Dior was founded on frivolous yards of expensive French silk as Europe lay in ruins from World War II. The shock of Christian Dior’s New Look, with its tiny waists and generous skirts, gave the house a reputation for excess, as well as a taste for headlines. In 1996, seeking to capitalize on that legacy, Mr. Arnault replaced the cerebral Gianfranco Ferré with a former British punk, John Galliano. He quickly ripped into Dior’s stodgy image — literally.

A 2000 couture show was based on the clothes of homeless people. Although Mr. Galliano’s techniques led to a wave of deconstructed and frayed fashion, Dior was criticized (at one point during the uproar, riot police surrounded the house), and Mr. Galliano had to apologize.

His creative excesses continued to be celebrated, if not indulged, by the press as well as his bosses. “I would never put a limit on my goals,” Mr. Galliano told the writer Michael Specter in 2003. “I would love to see what a John Galliano airplane would look like, or a hotel.” His runway appearances, which demanded a special outfit and dramatic lighting, were part of his act, although they increasingly indicated a fragile, isolated personality.
Revenues for Christian Dior Couture, which includes ready-to-wear and accessories, grew steadily over the decade, to $1.39 billion in 2011.

Then, in February of last year, Mr. Galliano wrecked his career with an anti-Semitic rant caught on a cellphone camera. Fired from Dior, he was later found guilty by a French tribunal in connection with two separate bar clashes in Paris with people who accused him of hate crimes. He told the court he could remember nothing about the incidents, blaming his behavior on job stress and addiction to Valium and alcohol.

Temperamentally, Mr. Simons is the opposite of Mr. Galliano, who, according to a close friend, admired Mr. Simons’s show in February for Jil Sander, a collection of delicately feminine clothes in pinks and beige. It was also Mr. Simons’s last for Sander. He was fired shortly before the show, replaced by the brand’s founder.

Although discussions with Dior were always ongoing, nothing was firm, and there was a lag during the ready-to-wear shows, which ended early March, perhaps to avoid media attention. Talks resumed soon after.

At the same time there was speculation among American retailers and journalists that Dior might decide to retain Bill Gaytten, its studio chief, who has supervised collections since Mr. Galliano’s dismissal. Also, in separate but intriguing news, Saint Laurent announced it was replacing Stefano Pilati with Hedi Slimane, the former men’s designer at YSL and subsequently Dior.

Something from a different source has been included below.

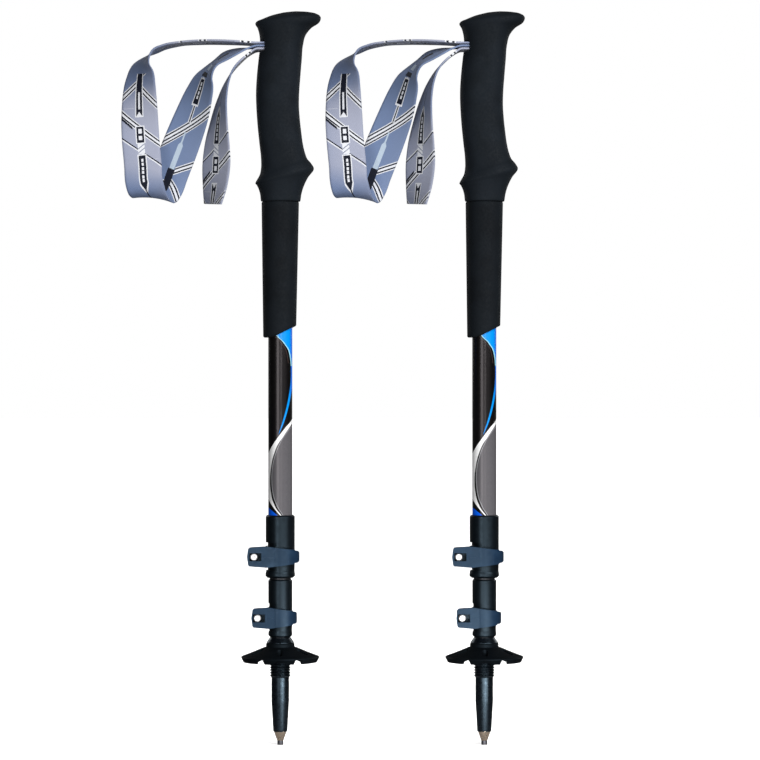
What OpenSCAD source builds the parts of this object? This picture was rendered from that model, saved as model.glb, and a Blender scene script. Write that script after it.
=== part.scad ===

In the men’s wear arena, Mr. Simons and Mr. Slimane were seen as rivals. And they are likely to be so again as Mr. Simons expands into haute couture and Mr. Slimane takes on women’s fashion for the first time.
“Of course I haven’t been in the archives yet, but for me the strongest impact is the first 10 years of Dior and how to link that to the 21st century,” Mr. Simons said Monday. “Mr. Dior was very innovative during a short time span. And it was in the middle of the 20th century, a period I am very interested in, whether it’s linked to fashion, architecture or art. So I find it very challenging to rethink couture.”
He added: “I’m not one of those people who would say, ‘Ah, couture makes no sense anymore because everything today should be accessible.’ Clearly there is an interest from people in this level of creativity.” And because haute couture has few limits, it is already provocative, he said, “considering what has happened in the last 10 years, with fashion becoming more mass produced.”

While not the obvious choice for Dior, given his history in avant-garde men’s fashion, Mr. Simons is nonetheless the logical one. In his six years at Jil Sander he expanded its minimalist form to include more-feminine shapes, some based on ’50s couture. (Indeed, in the interview on Monday, Mr. Simons noted Dior’s affinity for naming his collections after shapes, like the Corolla.)

More telling are his men’s shows, in the mid ’90s, in which he often projected a generation’s ideas and obsessions against a monumental backdrop. A romantic is surely what he is. His contract with Dior allows him to continue his own men’s line. Among his responsibilities will be overseeing advertising and lending his opinions in other areas as needed.
He faces challenges at Dior. One is to fully grasp the demands of a global brand, especially as it spreads through Asia (the company recently opened a new flagship in Taipei) and in emerging markets. Dior also has the opportunity to sharpen its signature look, so that its apparel is recognizable in the street, as Chanel already is.

Asked if he had concerns about the pressures of a big house, Mr. Simons said he did not. “I’m someone who takes responsibility,” he said, adding that his approach is collaborative. “I’m not an isolated person. The more I connect to people, the more I have the feeling that things work.”